Females grow up at an academy and when they are sixteen they are paired with a mentor from the city. The story starts off promising, we meet the main character Ruberic, she's creative and artsy and dying to get a well known artist as her mentor. We also meet her love interest, Salmon Jo (that name drove me nuts) who was more sciency and quite bold and smart.

They uncover a secret about the Klons that shatters Ruberic's world and the rest of the novel is about them trying to deal with it. It...wasn't as good as it could have been. Ruberic got to be a very annoying character, she seemed quite shallow...and got annoyed when people didn't seem to like her way of thinking. And while she and the girlfriend complimented each other well, I didn't get the feeling of closeness between them other than a very close best friends with some major kissing. Ruberic talks about how much she loves SJ, and several occasions does stupid things to choose her over all others...but, meh. I didn't feel it.

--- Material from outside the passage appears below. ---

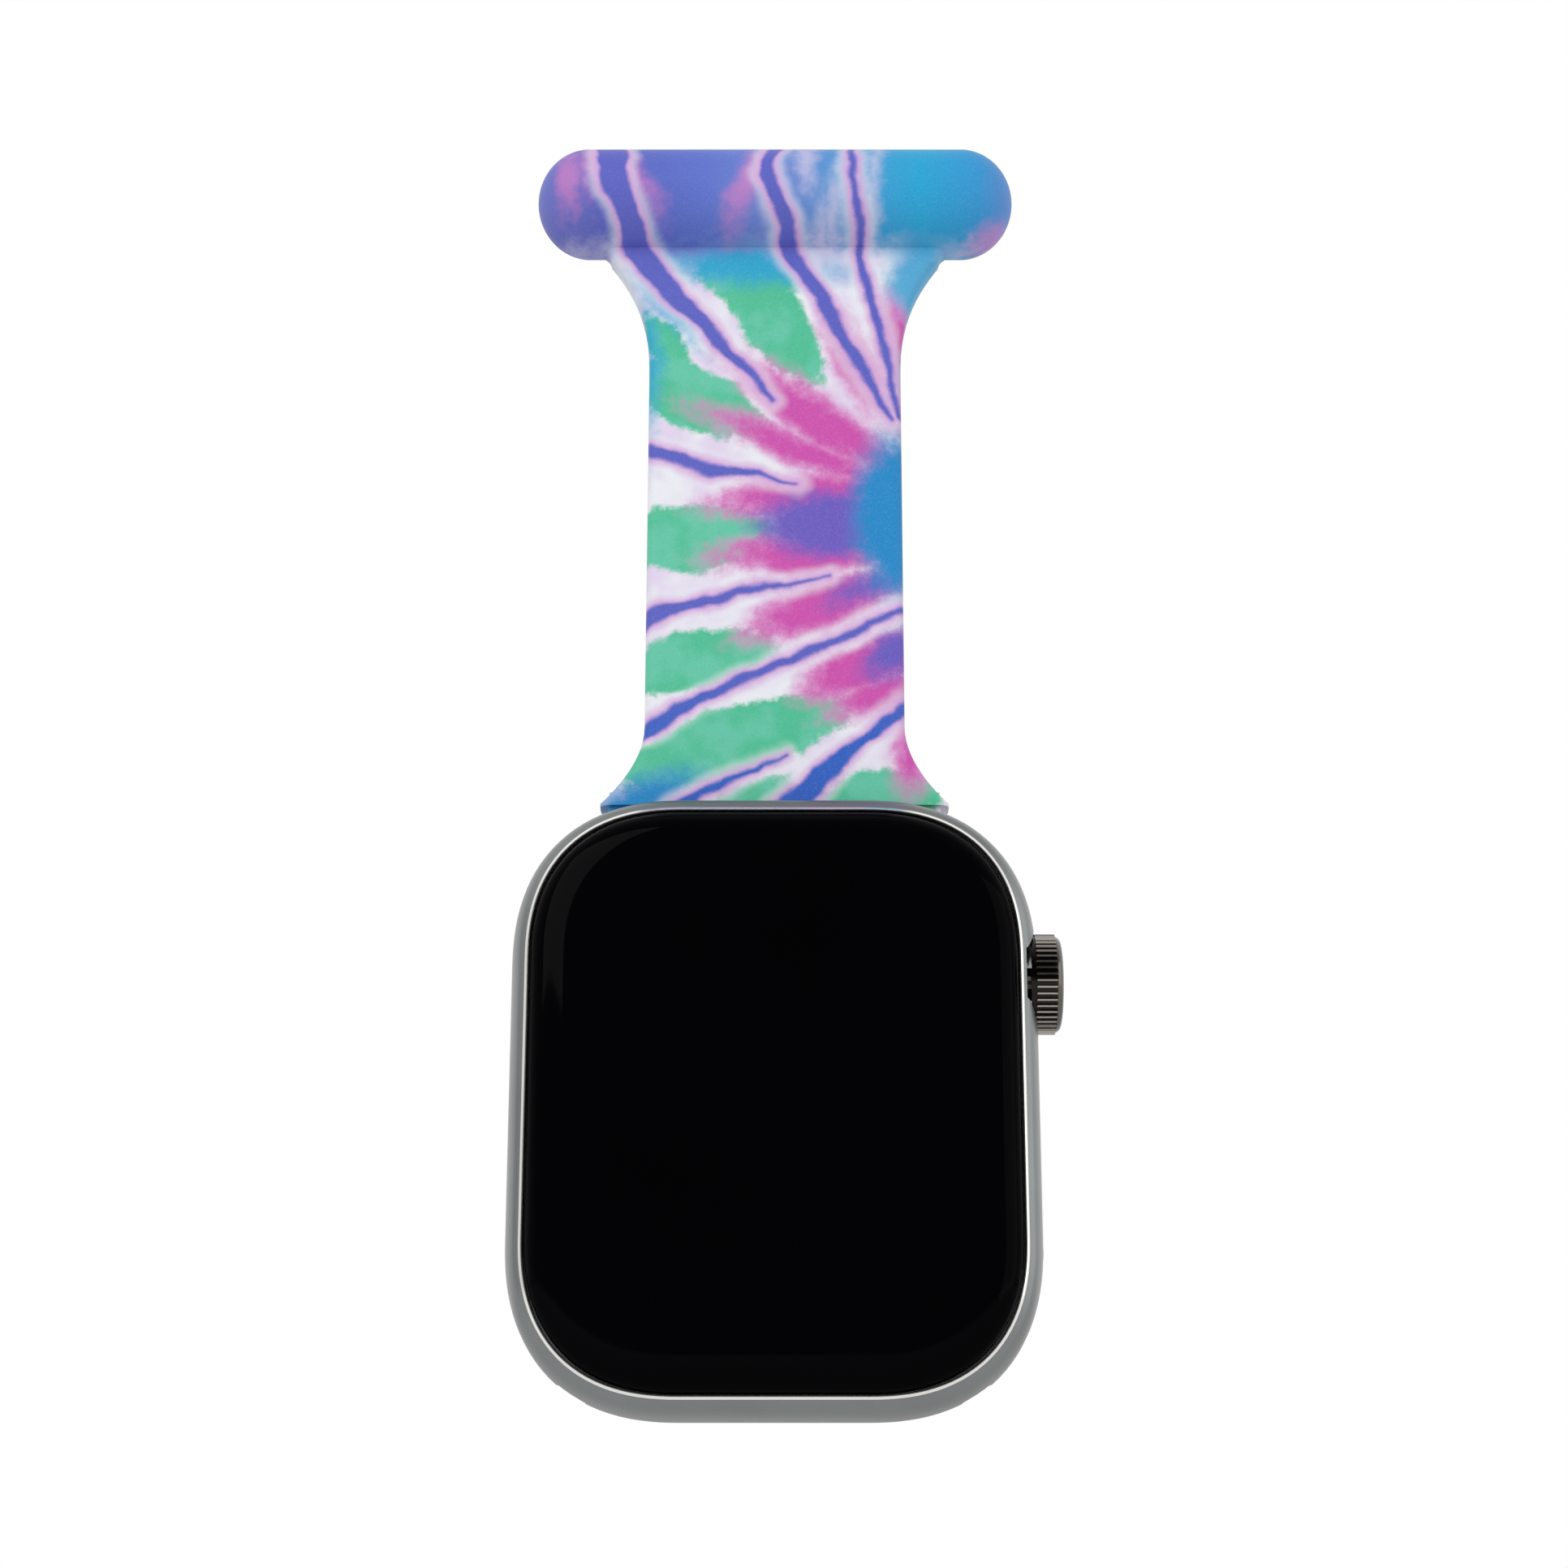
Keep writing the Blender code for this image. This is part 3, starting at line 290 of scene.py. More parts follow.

Whole I liked that both girls wanted to do something about the secret they discovered, and Ruberic's idealism in dealing with the problem...they seemed to dive into their mission without much thought other than feeling it along as they went. It worked for a while but got quite irritating that a lot of it seemed to be luck.

By the end I wanted to slap Ruberic several times. She wound up grating on my nerves with her decisions.

The writing itself was flawless, and the story was nicely fast paced, I read it in a few days and would very much like to read something from this author again. Unfortunately, with this one, the characters just didn't do it for me.